French President Jacques Chirac on Thursday said he did not support Turkey's bid to join the European Union in the near future. He also said he had not yet decided whether to put the EU's constitution to a referendum.
Ankara certainly isn't smiling.
"Turkey's entry into the union is certainly not desirable in the short term," Chirac said at his first major press conference in Paris in six years. "My conviction is that it is in the long term."
Although the EU is set to expand from 15 to 25 members on May 1, the bloc's leaders aren't scheduled to decide until December whether to approve Turkey's candidacy bid. Only with that endorsement could the 70 million-strong Muslim country start full negotiations over membership in 2005.

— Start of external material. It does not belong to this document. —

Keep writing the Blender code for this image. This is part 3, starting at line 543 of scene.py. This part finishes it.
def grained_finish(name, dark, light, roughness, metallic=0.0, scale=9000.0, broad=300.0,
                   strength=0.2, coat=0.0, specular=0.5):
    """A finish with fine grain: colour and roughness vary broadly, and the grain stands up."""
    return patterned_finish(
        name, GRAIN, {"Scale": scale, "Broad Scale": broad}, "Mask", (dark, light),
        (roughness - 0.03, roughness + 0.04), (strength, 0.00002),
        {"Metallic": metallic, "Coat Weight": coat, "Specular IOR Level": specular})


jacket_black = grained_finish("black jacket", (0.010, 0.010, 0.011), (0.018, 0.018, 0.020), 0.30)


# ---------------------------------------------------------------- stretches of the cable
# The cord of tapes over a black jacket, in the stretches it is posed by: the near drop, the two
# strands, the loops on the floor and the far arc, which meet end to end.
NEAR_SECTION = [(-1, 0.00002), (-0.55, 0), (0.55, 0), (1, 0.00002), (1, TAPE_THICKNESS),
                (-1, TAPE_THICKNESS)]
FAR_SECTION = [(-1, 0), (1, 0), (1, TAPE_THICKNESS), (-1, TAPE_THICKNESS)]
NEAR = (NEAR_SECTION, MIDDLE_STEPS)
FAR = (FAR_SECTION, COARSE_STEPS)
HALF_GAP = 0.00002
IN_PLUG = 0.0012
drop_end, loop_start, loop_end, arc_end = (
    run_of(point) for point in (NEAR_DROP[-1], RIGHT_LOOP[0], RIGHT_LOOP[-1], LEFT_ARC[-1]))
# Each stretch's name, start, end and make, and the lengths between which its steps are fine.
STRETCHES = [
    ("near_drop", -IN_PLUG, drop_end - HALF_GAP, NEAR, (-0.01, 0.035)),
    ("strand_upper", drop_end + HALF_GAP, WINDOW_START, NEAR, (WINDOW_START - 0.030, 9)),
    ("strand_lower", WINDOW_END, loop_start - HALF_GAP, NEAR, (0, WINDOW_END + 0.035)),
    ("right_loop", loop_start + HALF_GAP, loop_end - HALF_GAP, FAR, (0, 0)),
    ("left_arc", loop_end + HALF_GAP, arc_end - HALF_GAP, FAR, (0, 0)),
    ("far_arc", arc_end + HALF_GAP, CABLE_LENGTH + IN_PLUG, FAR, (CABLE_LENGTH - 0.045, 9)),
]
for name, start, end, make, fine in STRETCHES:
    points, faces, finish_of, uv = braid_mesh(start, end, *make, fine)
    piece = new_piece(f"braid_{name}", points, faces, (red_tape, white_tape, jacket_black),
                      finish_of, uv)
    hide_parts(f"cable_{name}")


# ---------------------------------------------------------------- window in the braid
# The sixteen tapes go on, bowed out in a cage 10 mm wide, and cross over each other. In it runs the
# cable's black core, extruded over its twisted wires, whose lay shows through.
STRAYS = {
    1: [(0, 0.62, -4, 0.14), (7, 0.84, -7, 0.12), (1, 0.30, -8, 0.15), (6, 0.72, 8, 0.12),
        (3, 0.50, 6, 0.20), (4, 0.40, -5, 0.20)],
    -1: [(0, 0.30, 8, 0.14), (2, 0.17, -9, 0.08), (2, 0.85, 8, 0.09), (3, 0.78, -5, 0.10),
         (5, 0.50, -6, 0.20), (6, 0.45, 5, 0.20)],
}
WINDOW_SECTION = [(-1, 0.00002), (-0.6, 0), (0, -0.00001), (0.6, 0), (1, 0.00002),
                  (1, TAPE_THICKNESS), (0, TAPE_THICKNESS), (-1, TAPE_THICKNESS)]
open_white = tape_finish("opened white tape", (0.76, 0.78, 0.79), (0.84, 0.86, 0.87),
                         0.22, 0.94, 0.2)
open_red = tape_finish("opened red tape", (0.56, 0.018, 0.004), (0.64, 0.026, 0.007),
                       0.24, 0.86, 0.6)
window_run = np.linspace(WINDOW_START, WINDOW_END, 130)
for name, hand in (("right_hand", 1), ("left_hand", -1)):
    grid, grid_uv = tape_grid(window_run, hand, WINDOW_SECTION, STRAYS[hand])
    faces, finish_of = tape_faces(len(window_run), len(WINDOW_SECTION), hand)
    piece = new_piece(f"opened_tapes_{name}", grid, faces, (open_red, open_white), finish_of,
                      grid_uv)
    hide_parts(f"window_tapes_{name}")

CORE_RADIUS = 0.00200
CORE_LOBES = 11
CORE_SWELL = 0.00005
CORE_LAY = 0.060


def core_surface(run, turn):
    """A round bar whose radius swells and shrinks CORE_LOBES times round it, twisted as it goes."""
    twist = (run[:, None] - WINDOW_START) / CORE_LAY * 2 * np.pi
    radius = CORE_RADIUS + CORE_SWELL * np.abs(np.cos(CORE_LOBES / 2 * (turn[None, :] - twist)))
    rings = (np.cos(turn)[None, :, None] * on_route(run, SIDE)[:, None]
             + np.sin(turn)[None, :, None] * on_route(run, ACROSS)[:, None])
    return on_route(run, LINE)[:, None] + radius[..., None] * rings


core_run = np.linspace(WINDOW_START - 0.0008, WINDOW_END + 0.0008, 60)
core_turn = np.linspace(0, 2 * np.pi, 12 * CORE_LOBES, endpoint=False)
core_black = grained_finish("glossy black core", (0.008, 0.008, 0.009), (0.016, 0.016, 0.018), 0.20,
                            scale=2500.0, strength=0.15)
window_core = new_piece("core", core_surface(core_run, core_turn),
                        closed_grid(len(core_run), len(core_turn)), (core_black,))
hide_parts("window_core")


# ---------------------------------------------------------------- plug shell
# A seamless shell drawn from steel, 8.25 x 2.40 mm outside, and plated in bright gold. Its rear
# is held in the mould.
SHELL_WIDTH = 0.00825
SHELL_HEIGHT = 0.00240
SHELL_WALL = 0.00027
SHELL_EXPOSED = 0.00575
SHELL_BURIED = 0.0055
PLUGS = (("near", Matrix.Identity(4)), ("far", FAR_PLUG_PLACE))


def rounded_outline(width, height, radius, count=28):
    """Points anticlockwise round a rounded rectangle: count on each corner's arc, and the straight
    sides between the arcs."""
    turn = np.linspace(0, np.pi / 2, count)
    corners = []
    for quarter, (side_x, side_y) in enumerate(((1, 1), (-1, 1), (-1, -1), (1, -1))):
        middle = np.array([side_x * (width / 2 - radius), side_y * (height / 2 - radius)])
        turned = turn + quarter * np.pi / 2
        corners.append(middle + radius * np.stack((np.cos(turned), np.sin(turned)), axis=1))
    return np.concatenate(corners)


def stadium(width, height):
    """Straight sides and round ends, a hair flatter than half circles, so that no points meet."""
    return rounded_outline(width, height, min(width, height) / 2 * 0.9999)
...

Chirac said he believed Turkey's destiny lies with Europe, but the country had not yet met the conditions for entry to the EU, mentioning concerns over respect for human rights and judicial reform. "Turkey has made considerable efforts," he said, according to the Associated Press. But he added "there is still a way to go."
Chirac's comments could make Turkey's goal of becoming part of Europe's most-exclusive club more difficult, but the government in Ankara reacted calmly. "Membership is a different matter (to starting negotiations)," a senior Foreign Ministry official told Reuters news agency. "Once we get a date the process could well take a long time."

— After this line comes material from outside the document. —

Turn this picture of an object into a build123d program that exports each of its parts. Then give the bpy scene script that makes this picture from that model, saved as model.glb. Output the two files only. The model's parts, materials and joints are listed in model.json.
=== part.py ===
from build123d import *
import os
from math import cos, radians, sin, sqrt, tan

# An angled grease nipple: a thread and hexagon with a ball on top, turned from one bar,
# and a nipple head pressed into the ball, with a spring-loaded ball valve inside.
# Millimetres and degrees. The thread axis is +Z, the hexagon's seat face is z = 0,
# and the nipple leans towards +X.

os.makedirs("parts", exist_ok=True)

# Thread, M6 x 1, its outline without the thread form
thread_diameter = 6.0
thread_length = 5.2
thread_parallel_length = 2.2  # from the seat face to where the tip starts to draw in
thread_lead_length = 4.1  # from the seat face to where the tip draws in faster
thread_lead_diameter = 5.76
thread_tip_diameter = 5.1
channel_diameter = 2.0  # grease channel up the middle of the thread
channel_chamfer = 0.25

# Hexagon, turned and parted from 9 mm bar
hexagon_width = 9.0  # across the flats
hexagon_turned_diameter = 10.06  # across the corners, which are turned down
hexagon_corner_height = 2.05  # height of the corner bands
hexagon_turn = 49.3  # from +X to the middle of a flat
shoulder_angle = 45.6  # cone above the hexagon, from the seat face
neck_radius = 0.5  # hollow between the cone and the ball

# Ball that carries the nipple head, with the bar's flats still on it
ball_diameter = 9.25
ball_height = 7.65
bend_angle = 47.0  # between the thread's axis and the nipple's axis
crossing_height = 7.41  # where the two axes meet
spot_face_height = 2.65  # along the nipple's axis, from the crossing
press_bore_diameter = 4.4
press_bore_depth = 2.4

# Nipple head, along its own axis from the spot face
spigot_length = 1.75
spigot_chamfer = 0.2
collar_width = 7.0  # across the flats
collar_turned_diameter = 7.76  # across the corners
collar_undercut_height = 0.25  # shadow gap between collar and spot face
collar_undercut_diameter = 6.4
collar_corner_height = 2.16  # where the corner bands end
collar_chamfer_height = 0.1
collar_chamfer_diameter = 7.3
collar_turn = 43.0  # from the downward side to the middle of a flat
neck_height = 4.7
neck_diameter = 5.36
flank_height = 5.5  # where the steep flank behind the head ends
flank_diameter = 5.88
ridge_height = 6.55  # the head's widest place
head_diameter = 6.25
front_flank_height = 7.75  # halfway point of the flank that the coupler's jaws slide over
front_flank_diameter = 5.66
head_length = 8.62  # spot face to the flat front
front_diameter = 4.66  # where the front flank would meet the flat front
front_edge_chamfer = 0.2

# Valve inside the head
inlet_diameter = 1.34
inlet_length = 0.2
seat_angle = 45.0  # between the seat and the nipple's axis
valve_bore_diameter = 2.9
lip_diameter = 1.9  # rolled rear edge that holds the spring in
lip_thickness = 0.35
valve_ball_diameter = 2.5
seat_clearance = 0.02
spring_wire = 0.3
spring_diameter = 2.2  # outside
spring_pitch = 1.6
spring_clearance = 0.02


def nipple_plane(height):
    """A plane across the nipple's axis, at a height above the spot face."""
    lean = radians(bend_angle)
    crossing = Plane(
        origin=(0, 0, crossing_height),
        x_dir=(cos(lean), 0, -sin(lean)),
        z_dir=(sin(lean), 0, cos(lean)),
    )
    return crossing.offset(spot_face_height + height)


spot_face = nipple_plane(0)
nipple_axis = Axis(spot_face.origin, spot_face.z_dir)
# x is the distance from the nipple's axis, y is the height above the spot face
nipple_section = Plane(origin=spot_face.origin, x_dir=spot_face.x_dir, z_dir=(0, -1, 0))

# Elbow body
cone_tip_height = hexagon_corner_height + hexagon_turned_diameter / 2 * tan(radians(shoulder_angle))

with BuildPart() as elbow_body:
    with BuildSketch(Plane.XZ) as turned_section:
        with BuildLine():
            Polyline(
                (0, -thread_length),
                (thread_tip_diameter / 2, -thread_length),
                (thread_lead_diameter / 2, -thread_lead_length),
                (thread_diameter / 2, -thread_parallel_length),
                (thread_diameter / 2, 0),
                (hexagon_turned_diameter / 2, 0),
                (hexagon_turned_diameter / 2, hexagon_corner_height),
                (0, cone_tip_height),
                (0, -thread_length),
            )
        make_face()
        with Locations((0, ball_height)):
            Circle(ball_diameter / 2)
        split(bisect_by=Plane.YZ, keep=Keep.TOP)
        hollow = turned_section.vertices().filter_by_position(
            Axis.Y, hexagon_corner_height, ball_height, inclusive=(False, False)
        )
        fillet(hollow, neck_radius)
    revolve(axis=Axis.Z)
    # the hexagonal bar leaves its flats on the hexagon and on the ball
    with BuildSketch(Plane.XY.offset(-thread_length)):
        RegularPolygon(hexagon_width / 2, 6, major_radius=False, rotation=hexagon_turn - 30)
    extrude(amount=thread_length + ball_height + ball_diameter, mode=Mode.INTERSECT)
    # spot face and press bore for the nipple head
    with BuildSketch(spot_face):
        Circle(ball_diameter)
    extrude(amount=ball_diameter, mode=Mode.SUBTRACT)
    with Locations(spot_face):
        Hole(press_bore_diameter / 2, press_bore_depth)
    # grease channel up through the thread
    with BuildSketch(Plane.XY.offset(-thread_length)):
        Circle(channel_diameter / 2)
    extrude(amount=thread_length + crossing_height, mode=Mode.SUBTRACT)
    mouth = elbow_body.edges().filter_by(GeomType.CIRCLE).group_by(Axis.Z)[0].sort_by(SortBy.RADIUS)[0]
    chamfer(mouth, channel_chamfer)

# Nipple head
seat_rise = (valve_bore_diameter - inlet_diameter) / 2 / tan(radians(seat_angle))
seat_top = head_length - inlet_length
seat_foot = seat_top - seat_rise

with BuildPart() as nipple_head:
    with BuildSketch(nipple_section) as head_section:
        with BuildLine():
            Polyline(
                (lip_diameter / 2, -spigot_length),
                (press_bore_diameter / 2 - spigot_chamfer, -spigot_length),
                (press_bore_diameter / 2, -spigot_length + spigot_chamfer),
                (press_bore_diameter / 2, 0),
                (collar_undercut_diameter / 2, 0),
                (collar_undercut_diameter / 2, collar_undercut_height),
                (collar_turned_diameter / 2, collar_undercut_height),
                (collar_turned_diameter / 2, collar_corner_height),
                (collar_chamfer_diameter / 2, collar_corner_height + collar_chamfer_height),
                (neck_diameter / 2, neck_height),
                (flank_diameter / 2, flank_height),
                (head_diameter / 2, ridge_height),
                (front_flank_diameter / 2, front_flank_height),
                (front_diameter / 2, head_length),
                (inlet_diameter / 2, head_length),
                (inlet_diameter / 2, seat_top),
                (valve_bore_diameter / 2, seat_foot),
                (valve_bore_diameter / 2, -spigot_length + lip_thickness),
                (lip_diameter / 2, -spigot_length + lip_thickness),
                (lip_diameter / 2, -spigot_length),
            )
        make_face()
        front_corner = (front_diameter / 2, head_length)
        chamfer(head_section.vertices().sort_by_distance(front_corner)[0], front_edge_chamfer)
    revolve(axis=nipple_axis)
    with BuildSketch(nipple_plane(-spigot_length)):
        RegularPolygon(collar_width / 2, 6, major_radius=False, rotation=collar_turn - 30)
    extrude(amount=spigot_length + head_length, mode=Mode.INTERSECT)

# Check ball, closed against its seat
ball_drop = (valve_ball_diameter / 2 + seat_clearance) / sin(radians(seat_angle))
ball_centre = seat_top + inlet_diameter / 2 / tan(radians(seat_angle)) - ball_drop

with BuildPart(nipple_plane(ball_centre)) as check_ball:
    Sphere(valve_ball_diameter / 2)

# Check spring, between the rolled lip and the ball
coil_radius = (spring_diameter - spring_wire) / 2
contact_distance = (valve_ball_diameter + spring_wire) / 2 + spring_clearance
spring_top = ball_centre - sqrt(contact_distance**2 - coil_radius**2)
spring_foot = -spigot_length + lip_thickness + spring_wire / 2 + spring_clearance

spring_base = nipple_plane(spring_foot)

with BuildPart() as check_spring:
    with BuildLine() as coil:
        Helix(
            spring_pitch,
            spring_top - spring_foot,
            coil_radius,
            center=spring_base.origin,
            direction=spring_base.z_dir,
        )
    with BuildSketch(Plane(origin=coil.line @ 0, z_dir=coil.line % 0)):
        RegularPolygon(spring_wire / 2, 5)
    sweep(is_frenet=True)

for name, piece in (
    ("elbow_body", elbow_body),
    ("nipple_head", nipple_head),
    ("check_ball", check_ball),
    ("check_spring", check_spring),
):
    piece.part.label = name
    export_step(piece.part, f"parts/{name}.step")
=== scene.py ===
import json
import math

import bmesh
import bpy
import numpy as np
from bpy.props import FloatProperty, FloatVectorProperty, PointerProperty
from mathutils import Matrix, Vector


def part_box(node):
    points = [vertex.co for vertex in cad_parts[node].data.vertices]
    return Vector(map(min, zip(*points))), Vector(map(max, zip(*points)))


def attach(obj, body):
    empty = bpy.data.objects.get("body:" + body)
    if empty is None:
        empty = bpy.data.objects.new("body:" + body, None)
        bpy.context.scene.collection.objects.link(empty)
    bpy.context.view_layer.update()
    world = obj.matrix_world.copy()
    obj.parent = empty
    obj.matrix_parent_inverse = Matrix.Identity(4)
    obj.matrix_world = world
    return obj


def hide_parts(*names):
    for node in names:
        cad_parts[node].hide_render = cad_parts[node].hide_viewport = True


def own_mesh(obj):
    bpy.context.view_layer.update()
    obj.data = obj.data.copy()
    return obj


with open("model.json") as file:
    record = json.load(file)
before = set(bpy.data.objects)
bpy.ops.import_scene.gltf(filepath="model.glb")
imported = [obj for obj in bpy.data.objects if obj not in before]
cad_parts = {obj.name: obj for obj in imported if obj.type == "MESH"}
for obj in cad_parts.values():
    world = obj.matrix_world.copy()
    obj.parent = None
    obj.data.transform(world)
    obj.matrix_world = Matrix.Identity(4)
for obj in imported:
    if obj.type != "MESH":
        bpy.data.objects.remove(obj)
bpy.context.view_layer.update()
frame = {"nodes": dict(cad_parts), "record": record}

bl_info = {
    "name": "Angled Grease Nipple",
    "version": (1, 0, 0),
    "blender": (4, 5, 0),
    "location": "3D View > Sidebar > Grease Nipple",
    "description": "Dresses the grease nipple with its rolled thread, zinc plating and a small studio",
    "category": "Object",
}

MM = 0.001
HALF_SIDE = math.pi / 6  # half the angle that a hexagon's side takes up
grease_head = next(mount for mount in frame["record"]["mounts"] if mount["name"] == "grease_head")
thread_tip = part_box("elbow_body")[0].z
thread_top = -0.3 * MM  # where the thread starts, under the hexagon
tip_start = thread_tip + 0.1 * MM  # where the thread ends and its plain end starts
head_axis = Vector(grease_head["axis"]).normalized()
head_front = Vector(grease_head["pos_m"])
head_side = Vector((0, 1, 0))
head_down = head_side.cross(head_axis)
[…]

Turkish girls, holding a national flag, march in downtown Istanbul, Turkey, Wednesday Oct. 29, 2003, during celebrations marking the 80th anniversary of the Turkish Republic.
Geographically straddling Europe and Asia, Turkey has carried out sweeping reforms in the last two years as it tries to meet EU standards. It abolished the death penalty in all but a few cases and has granted greater rights to the country's long-oppressed Kurdish minority.
Support for EU constitution
Chirac also devoted considerable time at the press conference to other European matters. He said negotiations on the EU's proposed constitution needed to continue apace: "This agreement is necessary and possible today."
He added France had not yet decided whether to hold a referendum on the constitution, saying the country could also let a joint session of the National Assembly and the Senate approve the document. "It is too early to decide on one or the other option," Chirac said.
Several EU countries, including Britain, have opted to let their people decide the fate of the constitution in what could be difficult to win referendums. German Chancellor Gerhard Schröder, who has so far resisted pressure for a referendum, said this week the EU had to find a way to move forward with the constitutional treaty even if euro-sceptic nations like Britain failed to pass it.
"The truth is we have to find a mechanism for the constitution to enter into force even if the ratification process in one or the other country is not yet completed," Schröder said in a recent interview with Focus magazine. EU foreign ministers agreed Monday to resume negotiations for Europe's first-ever constitution. The talks are to be finalized at a June 17-18 EU summit, after which the constitution faces ratification in all EU states. Negotiations over the charter collapsed in December when Spain and Poland rejected a proposed new voting system they felt would limit their power. Both countries have since dropped their strong opposition to the document.